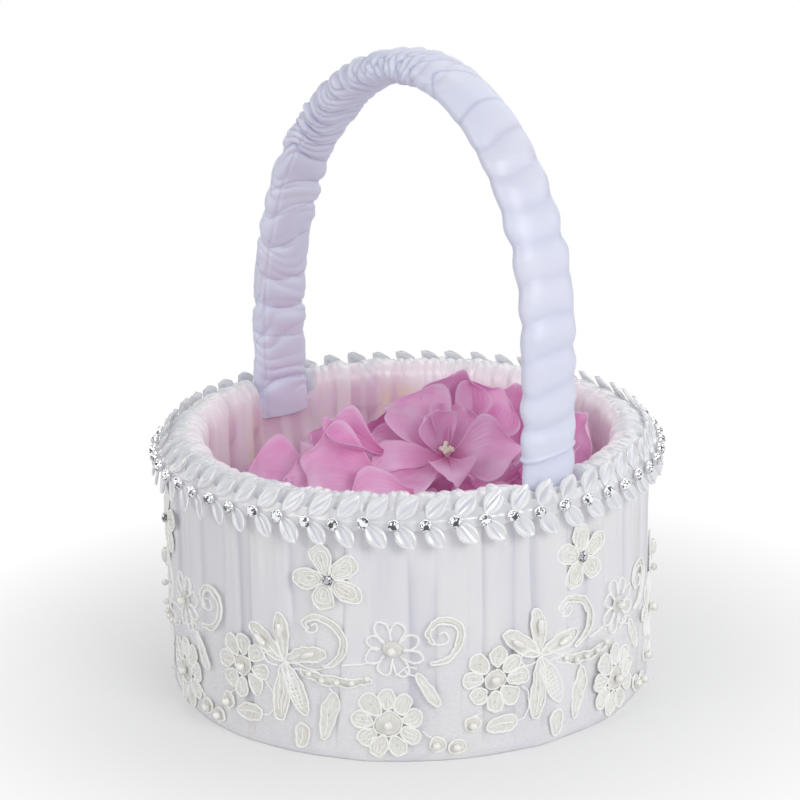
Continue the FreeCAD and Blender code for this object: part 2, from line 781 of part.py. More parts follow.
def silk_blossom():
    """One whole silk flower: two dished five-lobed layers round a tuft of stamens."""
    foot = 71.0
    place = Vector(8.0, 5.0, 0)
    layers = []
    for radius, lift, turn in ((20.0, 0.0, 90.0), (15.0, 1.6, 126.0)):
        outline = lobed(radius, radius * 0.62, 5, 0.0, turn)
        outline.rotate(Vector(), Vector(0, 1, 0), 90)
        outline.translate(Vector(0, 0, -1))
        layer = dish(outline, PETAL_CURVE + 4.0, PETAL_THICK)
        layer.translate(place + Vector(0, 0, foot + lift))
        layers.append(layer)
    group("silk_flower_layers", layers)
    bead = Part.makeSphere(0.9, Vector(3.0, 0, foot + 9.0))
    stalk = Part.makeCylinder(0.3, 6.0, Vector(3.0, 0, foot + 2.8))
    stamens = ring_of([bead.fuse(stalk)], STAMENS, 0.0)
    for stamen in stamens:
        stamen.translate(place)
    group("silk_stamens", stamens)


# --- build, check and write -----------------------------------------------------------------

STEPS = (
    base_board, wall_band, base_hoop, rim_hoops, base_tacks, handle_bow, handle_rivets,
    handle_padding, handle_sleeve, wall_padding, outer_cover, base_cover, wall_lining, floor_pad,
    rim_roll, trim_tape, leaves, stones, lace_net, lace_flowers, lace_irises, lace_leaves,
    lace_cords, pearl_loops, pearls, rice_beads, applique_blossoms, petal_bed, loose_petals,
    silk_blossom,
)


def problems():
    """Every failed object, and every sub-part without a sound solid shape."""
    found = [f"{o.Label}: {o.State}" for o in doc.Objects
             if "Invalid" in o.State or "Error" in o.State]
    for piece in pieces:
        shape = piece.Shape
        if shape.isNull() or not shape.isValid() or not shape.Solids:
            found.append(f"{piece.Label}: no valid solid")
    return found


for step in STEPS:
    step()
doc.recompute()

faults = problems()
if faults:
    sys.exit("\n".join(faults))

os.makedirs("parts", exist_ok=True)
for piece in pieces:
    piece.Shape.exportStep(os.path.join("parts", piece.Label + ".step"))
    print(piece.Label, len(piece.Shape.Solids), "solids", round(piece.Shape.Volume, 1), "mm3")
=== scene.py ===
import math

import bpy
import numpy as np
from mathutils import Matrix, Vector


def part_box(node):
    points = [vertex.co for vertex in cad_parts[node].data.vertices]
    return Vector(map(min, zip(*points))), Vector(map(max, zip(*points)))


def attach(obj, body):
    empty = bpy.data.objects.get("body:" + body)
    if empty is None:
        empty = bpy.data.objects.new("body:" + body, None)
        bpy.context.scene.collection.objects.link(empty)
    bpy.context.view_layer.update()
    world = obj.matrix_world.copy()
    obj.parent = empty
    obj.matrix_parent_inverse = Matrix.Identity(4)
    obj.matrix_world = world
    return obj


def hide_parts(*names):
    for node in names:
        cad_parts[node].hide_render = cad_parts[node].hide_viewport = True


# The looks of a satin flower girl basket, built round its CAD frame. Meshes are worked out in
# millimetres on the frame's own axes (+Z up, handle along X) and stored in metres.

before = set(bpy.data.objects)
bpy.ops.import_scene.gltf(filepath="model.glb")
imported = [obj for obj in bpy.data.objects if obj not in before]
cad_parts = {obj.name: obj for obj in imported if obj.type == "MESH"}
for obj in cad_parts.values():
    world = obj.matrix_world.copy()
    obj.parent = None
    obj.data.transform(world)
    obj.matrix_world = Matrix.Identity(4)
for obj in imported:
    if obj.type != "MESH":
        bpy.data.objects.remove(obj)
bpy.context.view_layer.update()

MM = 0.001
VIEW_AZIMUTH = 52.0  # the main camera looks from here; "front" places and angles start from it
FRONT = VIEW_AZIMUTH - 90.0  # the direction of the camera's side, in degrees round the frame
FULL_TURN = 2 * math.pi
ABOUT_A_TURN = 6.28  # near enough for random phases


def low(node, axis=2):
    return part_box(node)[0][axis] / MM


def high(node, axis=2):
    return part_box(node)[1][axis] / MM


COVER_R = high("outer_cover", 0)
COVER_BACK_R = 81.7  # folds that reach in past here are flattened
LINING_R = 70.0
ROLL_BACK_R = 81.6  # beside the handle's legs the roll thins towards this radius and height
ROLL_FOOT_Z = 81.0
NET_R = high("lace_net", 0)
TRIM_Z = (high("rim_stones") + low("rim_stones")) / 2
TRIM_FOOT_R = -low("stone_cups", 0) - 1.3  # the trim is built outwards from this radius
STONES = 56
FIRST_STONE = math.radians(-41.1)
REPEATS = 6
FIRST_REPEAT = math.radians(-56.0)
REPEAT_ANGLES = [FIRST_REPEAT + k * 2 * math.pi / REPEATS for k in range(REPEATS)]
BLOSSOM_Z = (high("applique_blossoms") + low("applique_blossoms")) / 2
SLEEVE_FOOT = low("handle_sleeve")
BOW_HALF = 1.0  # half the thickness of the handle's strip
LEG_X = (high("handle_bow", 0) - low("handle_bow", 0)) / 2 - BOW_HALF
CROWN_Z = high("handle_bow") - BOW_HALF
CROWN_X = 10.0  # the arch is highest a little to the right of the middle
SPRING_Z = {-1: 105.0, 1: 135.0}  # where the straight legs turn into the arch, left and right
AROUND = 1440  # points round the large rings of cloth


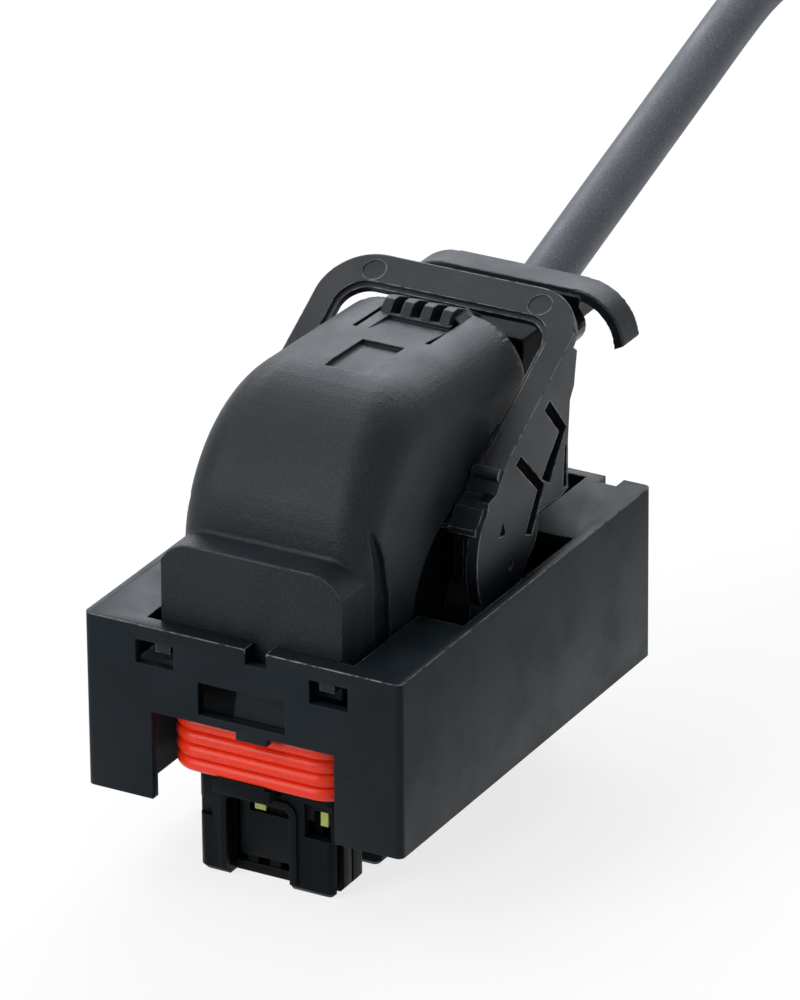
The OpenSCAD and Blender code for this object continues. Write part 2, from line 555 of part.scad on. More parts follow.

┄┄┄┄┄┄┄┄┄┄

Copy out the full listing exactly.

#### Exercise solution
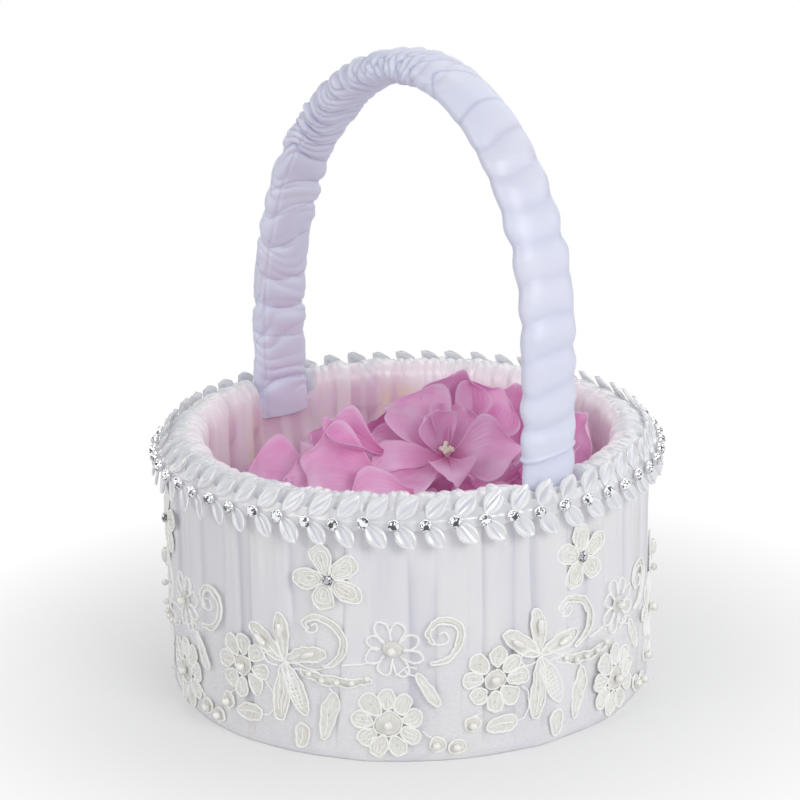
Continue the FreeCAD and Blender code for this object: part 2, from line 781 of part.py. More parts follow.
def silk_blossom():
    """One whole silk flower: two dished five-lobed layers round a tuft of stamens."""
    foot = 71.0
    place = Vector(8.0, 5.0, 0)
    layers = []
    for radius, lift, turn in ((20.0, 0.0, 90.0), (15.0, 1.6, 126.0)):
        outline = lobed(radius, radius * 0.62, 5, 0.0, turn)
        outline.rotate(Vector(), Vector(0, 1, 0), 90)
        outline.translate(Vector(0, 0, -1))
        layer = dish(outline, PETAL_CURVE + 4.0, PETAL_THICK)
        layer.translate(place + Vector(0, 0, foot + lift))
        layers.append(layer)
    group("silk_flower_layers", layers)
    bead = Part.makeSphere(0.9, Vector(3.0, 0, foot + 9.0))
    stalk = Part.makeCylinder(0.3, 6.0, Vector(3.0, 0, foot + 2.8))
    stamens = ring_of([bead.fuse(stalk)], STAMENS, 0.0)
    for stamen in stamens:
        stamen.translate(place)
    group("silk_stamens", stamens)


# --- build, check and write -----------------------------------------------------------------

STEPS = (
    base_board, wall_band, base_hoop, rim_hoops, base_tacks, handle_bow, handle_rivets,
    handle_padding, handle_sleeve, wall_padding, outer_cover, base_cover, wall_lining, floor_pad,
    rim_roll, trim_tape, leaves, stones, lace_net, lace_flowers, lace_irises, lace_leaves,
    lace_cords, pearl_loops, pearls, rice_beads, applique_blossoms, petal_bed, loose_petals,
    silk_blossom,
)


def problems():
    """Every failed object, and every sub-part without a sound solid shape."""
    found = [f"{o.Label}: {o.State}" for o in doc.Objects
             if "Invalid" in o.State or "Error" in o.State]
    for piece in pieces:
        shape = piece.Shape
        if shape.isNull() or not shape.isValid() or not shape.Solids:
            found.append(f"{piece.Label}: no valid solid")
    return found


for step in STEPS:
    step()
doc.recompute()

faults = problems()
if faults:
    sys.exit("\n".join(faults))

os.makedirs("parts", exist_ok=True)
for piece in pieces:
    piece.Shape.exportStep(os.path.join("parts", piece.Label + ".step"))
    print(piece.Label, len(piece.Shape.Solids), "solids", round(piece.Shape.Volume, 1), "mm3")
=== scene.py ===
import math

import bpy
import numpy as np
from mathutils import Matrix, Vector


def part_box(node):
    points = [vertex.co for vertex in cad_parts[node].data.vertices]
    return Vector(map(min, zip(*points))), Vector(map(max, zip(*points)))


def attach(obj, body):
    empty = bpy.data.objects.get("body:" + body)
    if empty is None:
        empty = bpy.data.objects.new("body:" + body, None)
        bpy.context.scene.collection.objects.link(empty)
    bpy.context.view_layer.update()
    world = obj.matrix_world.copy()
    obj.parent = empty
    obj.matrix_parent_inverse = Matrix.Identity(4)
    obj.matrix_world = world
    return obj


def hide_parts(*names):
    for node in names:
        cad_parts[node].hide_render = cad_parts[node].hide_viewport = True


# The looks of a satin flower girl basket, built round its CAD frame. Meshes are worked out in
# millimetres on the frame's own axes (+Z up, handle along X) and stored in metres.

before = set(bpy.data.objects)
bpy.ops.import_scene.gltf(filepath="model.glb")
imported = [obj for obj in bpy.data.objects if obj not in before]
cad_parts = {obj.name: obj for obj in imported if obj.type == "MESH"}
for obj in cad_parts.values():
    world = obj.matrix_world.copy()
    obj.parent = None
    obj.data.transform(world)
    obj.matrix_world = Matrix.Identity(4)
for obj in imported:
    if obj.type != "MESH":
        bpy.data.objects.remove(obj)
bpy.context.view_layer.update()

MM = 0.001
VIEW_AZIMUTH = 52.0  # the main camera looks from here; "front" places and angles start from it
FRONT = VIEW_AZIMUTH - 90.0  # the direction of the camera's side, in degrees round the frame
FULL_TURN = 2 * math.pi
ABOUT_A_TURN = 6.28  # near enough for random phases


def low(node, axis=2):
    return part_box(node)[0][axis] / MM


def high(node, axis=2):
    return part_box(node)[1][axis] / MM


COVER_R = high("outer_cover", 0)
COVER_BACK_R = 81.7  # folds that reach in past here are flattened
LINING_R = 70.0
ROLL_BACK_R = 81.6  # beside the handle's legs the roll thins towards this radius and height
ROLL_FOOT_Z = 81.0
NET_R = high("lace_net", 0)
TRIM_Z = (high("rim_stones") + low("rim_stones")) / 2
TRIM_FOOT_R = -low("stone_cups", 0) - 1.3  # the trim is built outwards from this radius
STONES = 56
FIRST_STONE = math.radians(-41.1)
REPEATS = 6
FIRST_REPEAT = math.radians(-56.0)
REPEAT_ANGLES = [FIRST_REPEAT + k * 2 * math.pi / REPEATS for k in range(REPEATS)]
BLOSSOM_Z = (high("applique_blossoms") + low("applique_blossoms")) / 2
SLEEVE_FOOT = low("handle_sleeve")
BOW_HALF = 1.0  # half the thickness of the handle's strip
LEG_X = (high("handle_bow", 0) - low("handle_bow", 0)) / 2 - BOW_HALF
CROWN_Z = high("handle_bow") - BOW_HALF
CROWN_X = 10.0  # the arch is highest a little to the right of the middle
SPRING_Z = {-1: 105.0, 1: 135.0}  # where the straight legs turn into the arch, left and right
AROUND = 1440  # points round the large rings of cloth


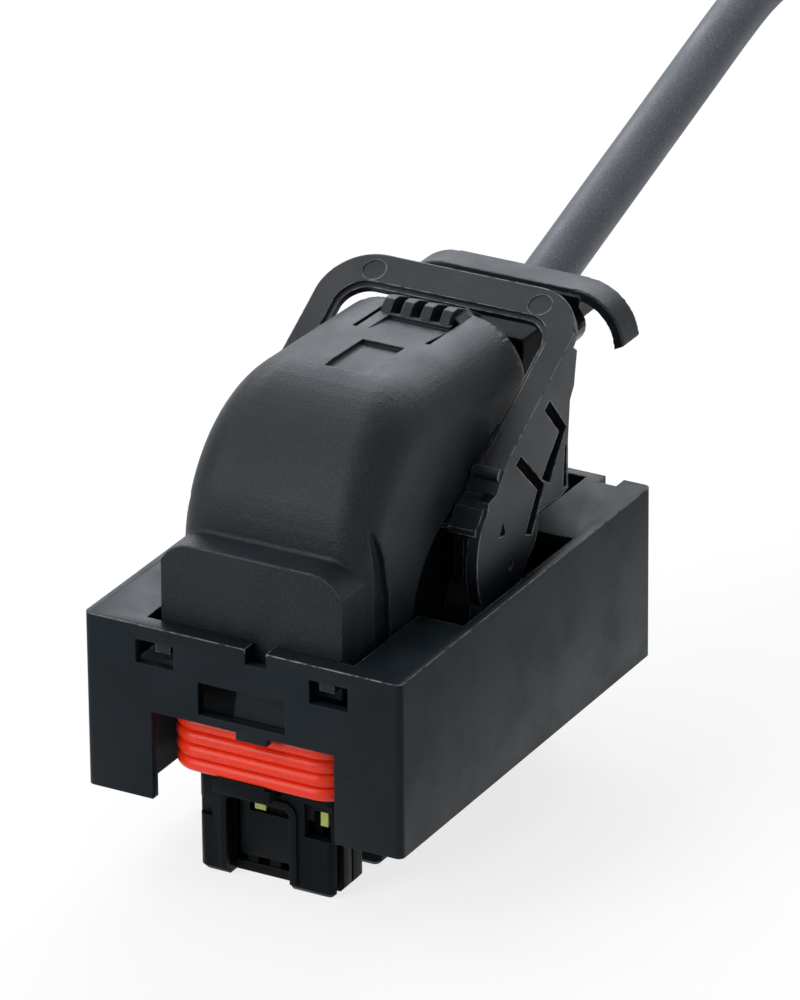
The OpenSCAD and Blender code for this object continues. Write part 2, from line 555 of part.scad on. More parts follow.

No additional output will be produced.